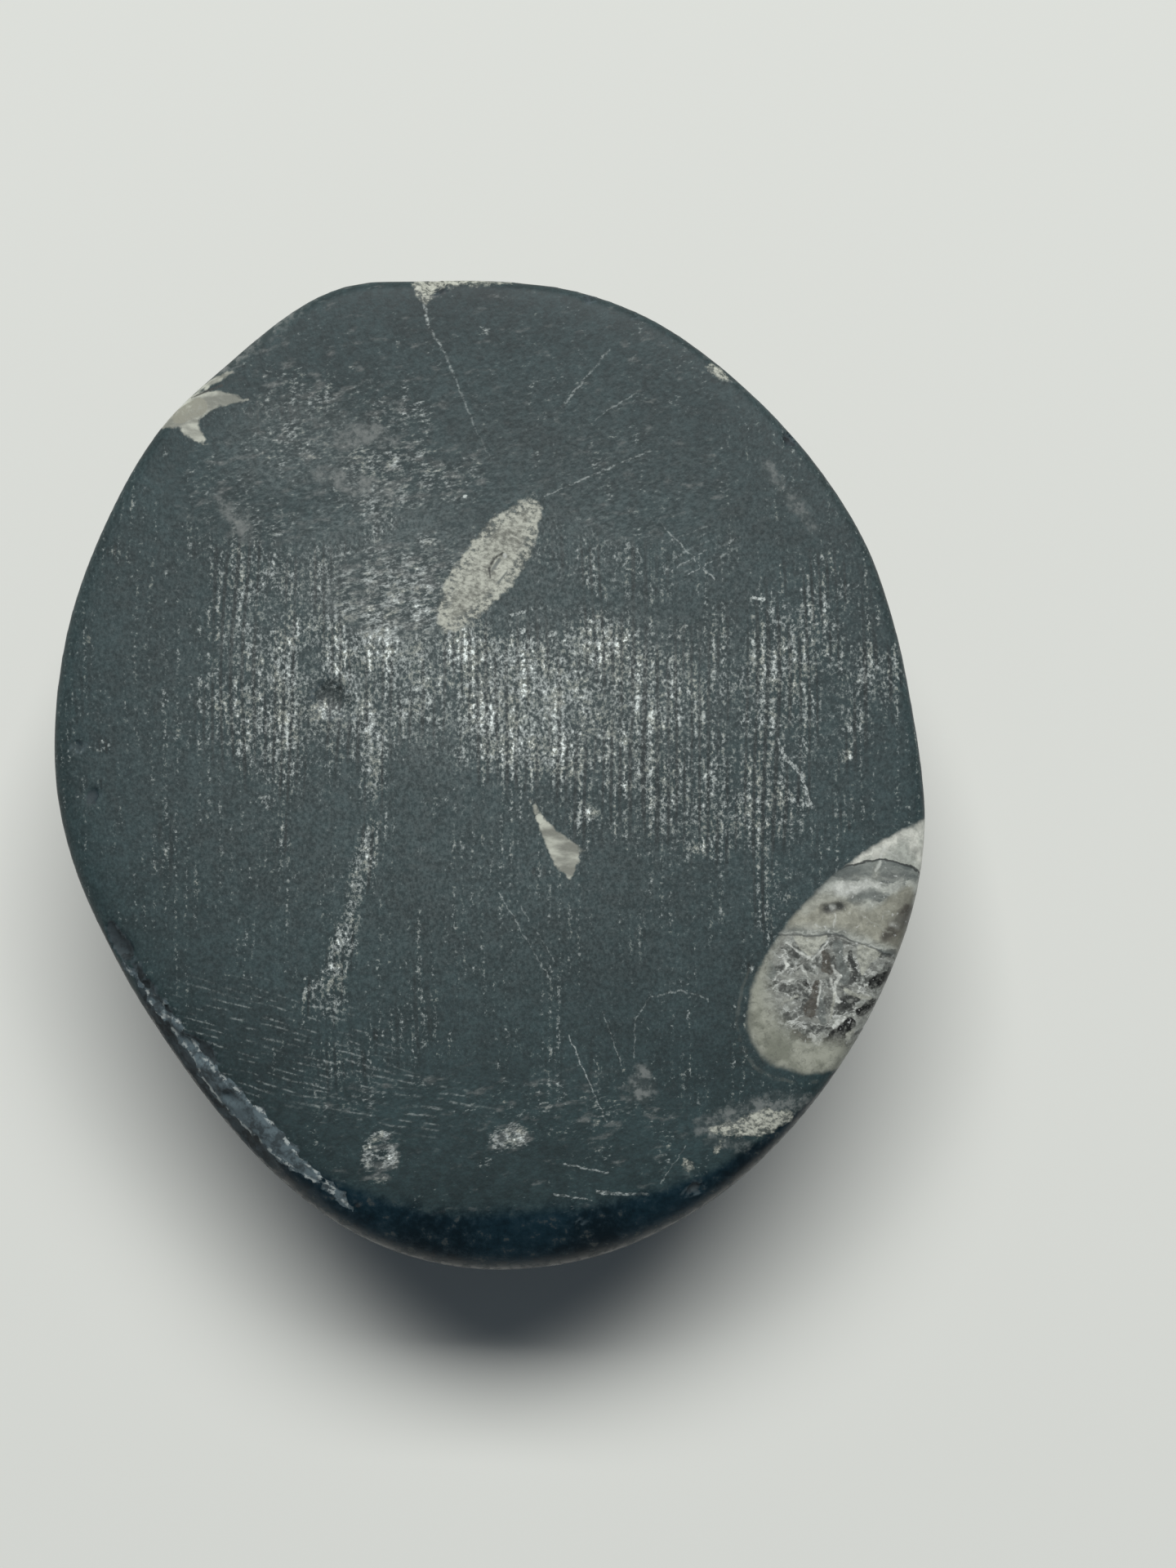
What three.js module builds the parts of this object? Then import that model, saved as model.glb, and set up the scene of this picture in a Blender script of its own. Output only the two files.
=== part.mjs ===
// Hand-size piece of black fossil limestone, sawn flat on one side and ground to a dome on the other.
// It lies on the dome with the sawn face up. Millimetres, +Z up, origin under the middle of its box.

import * as THREE from 'three';

// Overall sizes.
const STONE_HEIGHT = 28;
const REST_SPOT_RADIUS = 9.5;
const REST_SPOT_CENTRE = { x: 0.2, y: -0.4 };

// The sawn face is dead flat over this share of its reach and then falls a little to its edge.
const FLAT_SHARE = 0.88;
const EDGE_FALL = 0.35;

// Fullness of the dome: 2 is an ellipse, and more is squarer.
const DOME_SIDE_FULLNESS = 2.15;
const DOME_BASE_FULLNESS = 2.5;

// Stations round the rim, counter-clockwise from the right: where the stone is widest (x, y), how far
// the edge of the sawn face lies inside that, and how far the widest line lies below the face.
const RIM = [
  { x: 39.3, y: 0.6, inset: 0.8, drop: 1.4 },
  { x: 38.2, y: 7.4, inset: 0.7, drop: 1.4 },
  { x: 36.9, y: 13.6, inset: 0.7, drop: 1.4 },
  { x: 34.6, y: 20.5, inset: 0.8, drop: 1.5 },
  { x: 31.2, y: 26.5, inset: 0.8, drop: 1.6 },
  { x: 26.6, y: 32.2, inset: 0.9, drop: 1.6 },
  { x: 21.0, y: 37.4, inset: 0.8, drop: 1.5 },
  { x: 14.9, y: 41.6, inset: 0.8, drop: 1.5 },
  { x: 8.0, y: 44.2, inset: 0.8, drop: 1.5 },
  { x: 1.0, y: 45.1, inset: 0.8, drop: 1.4 },
  { x: -6.4, y: 45.1, inset: 0.8, drop: 1.4 },
  { x: -12.4, y: 44.8, inset: 1.0, drop: 1.5 },
  { x: -17.2, y: 42.8, inset: 1.1, drop: 1.6 },
  { x: -24.7, y: 36.8, inset: 1.2, drop: 1.7 },
  { x: -29.6, y: 32.1, inset: 1.2, drop: 1.7 },
  { x: -34.1, y: 24.8, inset: 1.3, drop: 1.7 },
  { x: -38.1, y: 14.4, inset: 1.6, drop: 1.8 },
  { x: -39.6, y: 3.2, inset: 1.8, drop: 1.9 },
  { x: -38.3, y: -6.4, inset: 1.8, drop: 2.1 },
  { x: -34.3, y: -16.0, inset: 1.8, drop: 2.5 },
  { x: -29.9, y: -23.6, inset: 2.0, drop: 3.0 },
  { x: -24.9, y: -30.8, inset: 2.4, drop: 3.0 },
  { x: -19.3, y: -36.5, inset: 2.9, drop: 3.2 },
  { x: -13.8, y: -40.9, inset: 3.6, drop: 3.5 },
  { x: -7.0, y: -44.0, inset: 4.5, drop: 3.8 },
  { x: 0.8, y: -45.2, inset: 5.0, drop: 4.0 },
  { x: 10.6, y: -43.7, inset: 4.4, drop: 3.7 },
  { x: 20.5, y: -38.5, inset: 2.6, drop: 2.9 },
  { x: 28.2, y: -31.1, inset: 1.5, drop: 2.1 },
  { x: 34.2, y: -22.3, inset: 0.9, drop: 1.7 },
  { x: 38.3, y: -12.5, inset: 0.8, drop: 1.4 },
  { x: 39.6, y: -4.6, inset: 0.8, drop: 1.4 },
];

// Flat breaks on the wall and the rim: a point on the break, the compass direction that it faces,
// measured counter-clockwise from +X, and how far it looks up from the horizontal, in degrees.
const BREAKS = [
  { name: 'lower left edge', x: -26.4, y: -27.4, z: 25.8, facing: 219, up: 44 },
  { name: 'left edge', x: -36.6, y: -11.2, z: 26.2, facing: 203, up: 34 },
  { name: 'lower left wall', x: -25.8, y: -29.9, z: 20.5, facing: 221, up: -14 },
  { name: 'upper left wall', x: -30.6, y: 28.4, z: 18.5, facing: 137, up: -22 },
  { name: 'upper right wall', x: 28.2, y: 28.6, z: 18.0, facing: 46, up: -26 },
  { name: 'right wall', x: 38.4, y: 2.0, z: 18.0, facing: 4, up: -24 },
];

// Shell-shaped chips along the rim: a middle outside the stone, and the half sizes of the scoop.
const CHIPS = [
  { x: -33.7, y: -19.6, z: 28.9, across: 2.9, deep: 2.3 },
  { x: -30.3, y: -25.2, z: 29.0, across: 3.4, deep: 2.6 },
  { x: -26.6, y: -30.3, z: 28.6, across: 3.0, deep: 2.8 },
  { x: -22.6, y: -34.9, z: 28.7, across: 3.6, deep: 3.0 },
  { x: -17.4, y: -39.4, z: 28.3, across: 3.3, deep: 2.7 },
  { x: -12.2, y: -43.0, z: 27.2, across: 2.6, deep: 1.8 },
  { x: 28.6, y: 32.2, z: 28.9, across: 2.6, deep: 1.3 },
  { x: 17.2, y: 42.5, z: 28.9, across: 2.6, deep: 1.3 },
  { x: -9.2, y: 46.8, z: 28.4, across: 2.6, deep: 1.6 },
  { x: -31.8, y: 31.8, z: 28.4, across: 3.0, deep: 1.6 },
];

// How finely the solid is divided.
const SECTORS_PER_STATION = 4;
const SECTORS = RIM.length * SECTORS_PER_STATION;
const DOME_RINGS = 15;
const SHOULDER_RINGS = 5;
const FACE_SHARES = [0.985, 0.965, 0.94, FLAT_SHARE, 0.72, 0.45, 0.2];

/** A closed smooth line through one point for each station. */
function lineThrough(pointOf) {
  return new THREE.CatmullRomCurve3(RIM.map(pointOf), true, 'centripetal');
}

const widestLine = lineThrough(({ x, y, drop }) => new THREE.Vector3(x, y, STONE_HEIGHT - drop));

const faceLine = lineThrough(({ x, y, inset }) => {
  const share = 1 - inset / Math.hypot(x, y);
  return new THREE.Vector3(x * share, y * share, STONE_HEIGHT - EDGE_FALL);
});

/** Broad unevenness of the ground dome, as a share of its reach. */
function domeSwell(angle, depth) {
  const fade = Math.sin(Math.PI * depth);
  return fade * (0.013 * Math.cos(2 * angle + 0.7) + 0.009 * Math.cos(5 * angle - 1.1)
    + 0.006 * Math.cos(9 * angle + 2.3) * Math.cos(5 * depth));
}

/** A point of the dome, from 0 at the edge of the rest spot to 1 at the widest line. */
function domePoint(widest, height) {
  const turn = height * Math.PI / 2;
  const reach = Math.sin(turn) ** (2 / DOME_SIDE_FULLNESS);
  const rise = 1 - Math.cos(turn) ** (2 / DOME_BASE_FULLNESS);
  const out = new THREE.Vector2(widest.x - REST_SPOT_CENTRE.x, widest.y - REST_SPOT_CENTRE.y);
  const spotShare = REST_SPOT_RADIUS / out.length();
  const swell = domeSwell(out.angle(), height);
  const share = spotShare + (1 - spotShare) * (reach + swell);
  return new THREE.Vector3(
    REST_SPOT_CENTRE.x + out.x * share,
    REST_SPOT_CENTRE.y + out.y * share,
    widest.z * rise,
  );
}

/** A point of the shoulder, from 0 at the widest line to 1 at the edge of the sawn face. */
function shoulderPoint(widest, edge, rise) {
  const bend = new THREE.Vector3(
    THREE.MathUtils.lerp(edge.x, widest.x, 0.9),
    THREE.MathUtils.lerp(edge.y, widest.y, 0.9),
    THREE.MathUtils.lerp(edge.z, widest.z, 0.35),
  );
  return new THREE.QuadraticBezierCurve3(widest, bend, edge).getPoint(rise);
}

/** A point of the sawn face at a share of its reach from the middle. */
function facePoint(edge, share) {
  const fall = share > FLAT_SHARE ? ((share - FLAT_SHARE) / (1 - FLAT_SHARE)) ** 2 : 0;
  return new THREE.Vector3(edge.x * share, edge.y * share, STONE_HEIGHT - EDGE_FALL * fall);
}

/** The stone's section at one place round the rim, from the rest spot's middle to the face's. */
function sectionAt(round) {
  const widest = widestLine.getPoint(round);
  const edge = faceLine.getPoint(round);
  const section = [new THREE.Vector3(REST_SPOT_CENTRE.x, REST_SPOT_CENTRE.y, 0)];
  for (let ring = 0; ring <= DOME_RINGS; ring++) {
    section.push(domePoint(widest, ring / DOME_RINGS));
  }
  for (let ring = 1; ring <= SHOULDER_RINGS; ring++) {
    section.push(shoulderPoint(widest, edge, ring / SHOULDER_RINGS));
  }
  for (const share of FACE_SHARES) {
    section.push(facePoint(edge, share));
  }
  section.push(new THREE.Vector3(0, 0, STONE_HEIGHT));
  return section;
}

/** Lays every point that stands proud of a flat break onto it. */
function breakOff(point, { x, y, z, facing, up }) {
  const compass = THREE.MathUtils.degToRad(facing);
  const tilt = THREE.MathUtils.degToRad(up);
  const normal = new THREE.Vector3(
    Math.cos(compass) * Math.cos(tilt),
    Math.sin(compass) * Math.cos(tilt),
    Math.sin(tilt),
  );
  const proud = normal.dot(new THREE.Vector3(point.x - x, point.y - y, point.z - z));
  if (proud > 0) {
    point.addScaledVector(normal, -proud);
  }
}

/** Lays every point inside a chip's scoop onto the scoop's wall. */
function chipOff(point, { x, y, z, across, deep }) {
  const away = new THREE.Vector3((point.x - x) / across, (point.y - y) / across, (point.z - z) / deep);
  const reach = away.length();
  if (reach < 1) {
    point.set(
      x + away.x / reach * across,
      y + away.y / reach * across,
      z + away.z / reach * deep,
    );
  }
}

/** The whole stone: a lathed body whose sections follow the rim, with its breaks and chips. */
function stoneGeometry() {
  const rings = sectionAt(0).length;
  const turnedProfile = Array.from({ length: rings }, (_, ring) => {
    const height = ring / (rings - 1);
    return new THREE.Vector2(Math.sin(Math.PI * height), height);
  });
  const geometry = new THREE.LatheGeometry(turnedProfile, SECTORS);
  const places = geometry.attributes.position;
  for (let sector = 0; sector <= SECTORS; sector++) {
    const section = sectionAt((sector % SECTORS) / SECTORS);
    section.forEach((point, ring) => {
      BREAKS.forEach((flat) => breakOff(point, flat));
      CHIPS.forEach((chip) => chipOff(point, chip));
      places.setXYZ(sector * rings + ring, point.x, point.y, point.z);
    });
  }
  geometry.computeBoundingBox();
  const middle = geometry.boundingBox.getCenter(new THREE.Vector3());
  geometry.translate(-middle.x, -middle.y, -geometry.boundingBox.min.z);
  geometry.computeVertexNormals();
  return geometry;
}

const limestone = new THREE.MeshStandardMaterial({ color: 0x3b4548, roughness: 0.62, metalness: 0 });

const stone = new THREE.Mesh(stoneGeometry(), limestone);
stone.name = 'fossil_stone';

const fossil = new THREE.Group();
fossil.add(stone);

export default fossil;
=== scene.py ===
"""Hand-size piece of black fossil limestone, dressed over its measured solid.

The sawn face lies up, with its saw marks, pale grains, scratches and the flush calcite of its fossils.
The rim is chipped and broken, and the ground dome below is polished. The tables give millimetres, seen
from above with the middle of the stone at (0, 0). The scene itself is in metres.
"""

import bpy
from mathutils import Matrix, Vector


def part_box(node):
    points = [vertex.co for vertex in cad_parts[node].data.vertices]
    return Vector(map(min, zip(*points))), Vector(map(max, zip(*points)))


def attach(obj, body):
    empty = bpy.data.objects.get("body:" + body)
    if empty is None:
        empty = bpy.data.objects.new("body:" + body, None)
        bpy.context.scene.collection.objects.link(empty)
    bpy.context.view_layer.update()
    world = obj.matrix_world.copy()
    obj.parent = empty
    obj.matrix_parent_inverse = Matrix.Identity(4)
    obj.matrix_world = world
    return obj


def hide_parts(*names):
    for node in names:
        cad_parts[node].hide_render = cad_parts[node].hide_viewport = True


bl_info = {
    "name": "Orthoceras Fossil Stone",
    "version": (1, 0, 0),
    "blender": (4, 5, 0),
    "location": "3D View > Sidebar > Fossil",
    "description": "Dresses the measured solid of a sawn and polished fossil limestone",
    "category": "Object",
}

import math

import bmesh
import bpy
import numpy as np
from bpy.props import FloatProperty, FloatVectorProperty, IntProperty, PointerProperty
from bpy.types import Operator, Panel, PropertyGroup
from mathutils import Vector, noise

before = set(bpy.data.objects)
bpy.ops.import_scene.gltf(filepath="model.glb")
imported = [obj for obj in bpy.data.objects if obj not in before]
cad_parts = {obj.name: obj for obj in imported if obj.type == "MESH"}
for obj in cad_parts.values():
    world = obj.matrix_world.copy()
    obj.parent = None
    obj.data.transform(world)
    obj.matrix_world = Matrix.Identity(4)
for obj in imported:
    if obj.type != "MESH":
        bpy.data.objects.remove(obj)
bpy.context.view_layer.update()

MM = 0.001
NODE = "fossil_stone"
FACE_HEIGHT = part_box(NODE)[1].z / MM

# How rough each kind of surface is, from 0 as a mirror to 1 as chalk.
ROUGHNESS = {"sawn": 0.60, "broken": 0.80, "shell": 0.42, "polished": (0.32, 0.50), "floor": 0.80}

# The height of the stone's finest grain, and the size of the grains of sugary calcite.
TOOTH_HEIGHT = 0.04
SUGAR_GRAIN = 0.36

# Flat breaks on the wall and the rim: a point on the break, the compass direction it faces,
# counter-clockwise from +X, and how far it looks up, in degrees, as in the solid.
BREAKS = [
    ((-26.4, -27.4, 25.8), 219, 44),
    ((-36.6, -11.2, 26.2), 203, 34),
    ((-25.8, -29.9, 20.5), 221, -14),
    ((-30.6, 28.4, 18.5), 137, -22),
    ((28.2, 28.6, 18.0), 46, -26),
    ((38.4, 2.0, 18.0), 4, -24),
]

# Stretches of the rim that are nibbled: compass directions from and to, how many chips, and their
# mean size.
NIBBLED_RIM = [
    (203, 238, 46, 1.0),
    (238, 285, 20, 0.7),
    (285, 300, 6, 0.45),
    (300, 338, 14, 0.45),
    (338, 400, 16, 0.5),
    (40, 75, 14, 0.42),
    (75, 130, 22, 0.55),
    (130, 203, 20, 0.45),
]

# Stretches of the lower rim that are knocked pale: compass directions from and to.
BRUISED_RIM = [(236, 268), (277, 304)]

# Round hollows in the sawn face: middle, radius and depth.
PITS = [
    ((-14.2, 7.3), 1.5, 0.50),
    ((-12.9, 6.4), 1.0, 0.25),
    ((-11.9, 9.6), 1.1, 0.16),
    ((0.9, 19.5), 0.8, 0.14),
    ((31.0, -11.5), 0.7, 0.16),
    ((18.0, -34.8), 0.5, 0.12),
]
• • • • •
Written task:
Everything from the line that contains "const limestone = new" through the line that contains "its measured solid." is to be transcribed exactly, and nothing outside that range.

The result:
const limestone = new THREE.MeshStandardMaterial({ color: 0x3b4548, roughness: 0.62, metalness: 0 });

const stone = new THREE.Mesh(stoneGeometry(), limestone);
stone.name = 'fossil_stone';

const fossil = new THREE.Group();
fossil.add(stone);

export default fossil;
=== scene.py ===
"""Hand-size piece of black fossil limestone, dressed over its measured solid.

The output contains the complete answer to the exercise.